In this pre-presidential-election landscape, many market watchers, potential buyers and sellers, and industry experts are keeping a close eye on trends. The recently released S&P/Case-Shiller Home Price Index report (as of August 2024) supports the stance that the best move for today’s buyer could be to jump in the market now versus taking the risk of purchasing when prices are even higher down the line. 

The above graphic illustrates that home price gains nationally are still positive in August, year-over-year, just at a pace that is decelerated from prior months. This would make sense given the increased inventory levels and peaking mortgage rates. It’s important to note that the first Fed rate cut wasn’t until the September 2024 meeting. 

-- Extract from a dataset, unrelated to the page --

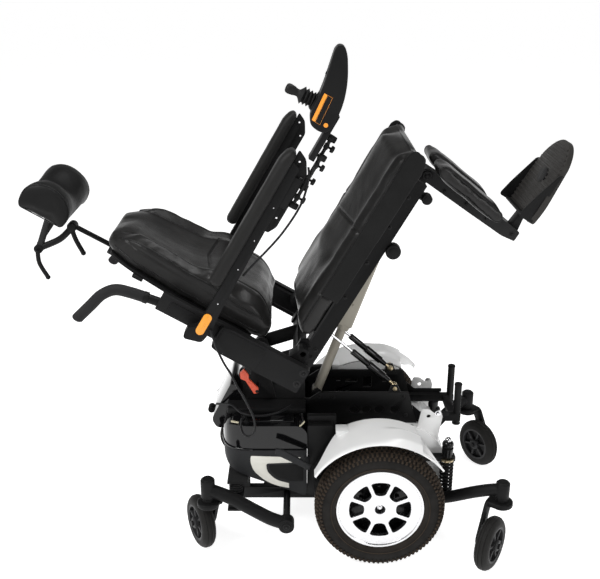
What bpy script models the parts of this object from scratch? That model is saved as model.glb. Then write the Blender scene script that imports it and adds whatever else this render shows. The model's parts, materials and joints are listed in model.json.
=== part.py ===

In the Seattle Metro Area, we are still seeing month-to-month growth and just over 5% annual home price increases. Stated another way, the typical home is gaining 0.41% in equity each month. During Economist Matthew Gardner’s keynote presentation during RSIR’s Market Maker event (stay tuned for a full recap), predicted that home prices are not set to correct but in fact, rise in the years ahead given the imbalance of supply and demand. So, the recommendation to “buy then refi” holds as the temporary infliction of a higher mortgage rate is not as punitive overall as paying a higher strike price, or worse, living in a home you don’t love. 

It is odd that mortgage rates have crept up again, but experts are confident that more rate cuts are in our future as inflation is in check. Understandably, FOMI (Fear of Mortgage Interest) is a factor, as is FOPO (Fear of Political Outcome), but FOMO (Fear of Missing Out) will more likely be the verdict for consumers that don’t take advantage of the temporary instability in the markets and likely bounce in the market post-election.